8. Source code listing
   

    Let's get started.

    

Gaussian filtering 

 

     Gaussian filtering is a popular smoothing technique that reduces noise and blurs the image. It applies a Gaussian distribution-based convolution kernel to each pixel, which gives more weight to nearby pixels. The sigma parameter controls the amount of blurring, with higher values resulting in more smoothing.

 

 

from scipy.ndimage import gaussian_filter

# Apply Gaussian filter to an image

smoothed_image = gaussian_filter(image, sigma=2) 

 

 

 

Median filtering 

 

     Median filtering is a non-linear filtering method that effectively removes salt-and-pepper noise from the image. It replaces each pixel's value with the median value of its neighboring pixels within a specified window size. The size parameter determines the size of the neighborhood window.

 

from scipy.ndimage import median_filter

# Apply median filter to an image

filtered_image = median_filter(image, size=3)

 

 

 

Maximum filtering 

 

     Maximum filtering enhances bright regions and highlights prominent features in an image. It replaces each pixel's value with the maximum value of its neighboring pixels within a specified window size. The size parameter controls the size of the neighborhood window.

 

from scipy.ndimage import maximum_filter

# Apply maximum filter to an image

max_filtered_image = maximum_filter(image, size=5) 

 

 

 

Minimum filtering 

 

     Minimum filtering enhances dark regions and suppresses noise in an image. It replaces each pixel's value with the minimum value of its neighboring pixels within a specified window size. The size parameter determines the size of the neighborhood window.

 

from scipy.ndimage import minimum_filter

# Apply minimum filter to an image

min_filtered_image = minimum_filter(image, size=3)

 

 

 

Sobel filter 

 

     Sobel filtering is a common technique for edge detection in images. It applies separate convolutions to the image with two small gradient filters (one for horizontal edges and one for vertical edges). The resulting edge image highlights regions with rapid intensity changes, representing edges in the original image.

 

 

from scipy.ndimage import sobel

# Apply Sobel filter to detect edges in an image

edge_image = sobel(image) 

 

 

 

Laplacian filter 

 

     The Laplacian filter is another method for edge detection. It calculates the second derivative of the image to detect regions of rapid intensity changes, which correspond to edges. The resulting edge image can be more sensitive to noise compared to the Sobel filter.

 

 

from scipy.ndimage import laplace

# Apply Laplacian filter to detect edges in an image

edge_image = laplace(image) 

 

Custom filter or convolution

 

     The custom filter allows you to define a kernel to convolve with the image. You can design a kernel to perform specific operations like sharpening, blurring, or extracting features. The convolve function applies the kernel to each pixel, combining their values based on the convolution operation.

 

 

from scipy.ndimage import convolve

# Define a custom filter kernel

kernel = np.array([[0, -1, 0], [-1, 4, -1], [0, -1, 0]])

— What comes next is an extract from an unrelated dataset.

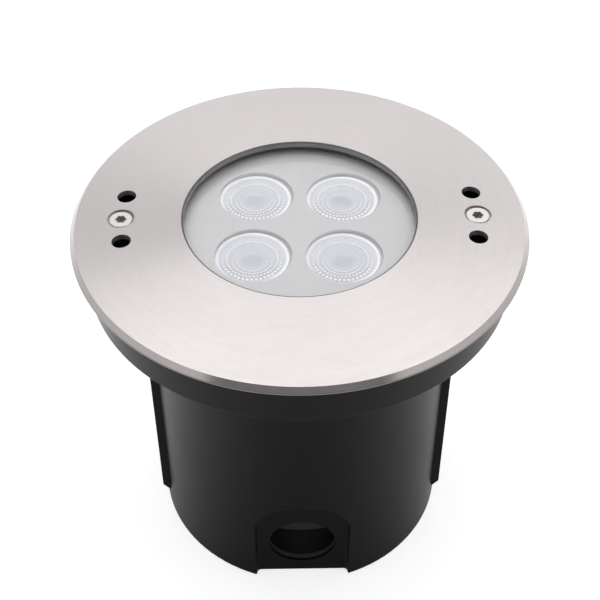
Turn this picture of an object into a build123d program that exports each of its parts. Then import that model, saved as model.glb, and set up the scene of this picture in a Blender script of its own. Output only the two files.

# Apply the custom filter to an image

filtered_image = convolve(image, kernel) 

 

     Now we can apply all of the above filtering methods and display the output image in graph.

import matplotlib.pyplot as plt

from scipy import ndimage

from PIL import Image

from numpy import array

# load image

image = Image.open("birds.jpg")

 

# convert to grayscale

image = image.convert('L')

# Apply Gaussian filter to an image

gaussian = ndimage.gaussian_filter(image, sigma=2)

# Apply median filter to an image

med_filtered = ndimage.median_filter(image, size=3)

# Apply maximum filter to an image

max_filtered = ndimage.maximum_filter(image, size=5)

# Apply minimum filter to an image

min_filtered = ndimage.minimum_filter(image, size=3)

# Apply Sobel filter to detect edges in an image

sobel = ndimage.sobel(image)

# Apply Laplacian filter to detect edges in an image

laplacian = ndimage.laplace(image)

# Define a custom filter kernel

kernel = array([[0, -1, 0], [-1, 4, -1], [0, -1, 0]])

# # Apply the custom filter to an image

custom = ndimage.convolve(image, kernel)

# Collect all methods

filters = {"Original": image,

"Gaissian": gaussian,

"Median": med_filtered,

"Maximum": max_filtered,

"Minimum": min_filtered,

"Sobel": sobel,

"Laplacian": laplacian,

"Custom": custom

}

# display in a graph

plt.figure(figsize=(6, 10))

plt.subplots_adjust(wspace=.1, hspace=.1)

plt.tight_layout()

for i, (key, value) in enumerate(filters.items()):

plt.subplot(4, 2, i + 1)

plt.tick_params(labelbottom=False)

plt.tick_params(labelleft=False)

plt.title("{}".format(key))

plt.imshow(value, cmap="gray")

plt.show()

 

 

    In the code snippet above, we loaded image file and converted it into the grayscale. We applied each filter into the image and collected outputs in a list. Finally, we displayed all the filtered images in graph.

 

Video tutorial

 

    In this tutorial, we've briefly explored the image filtering methods by using scipy library function.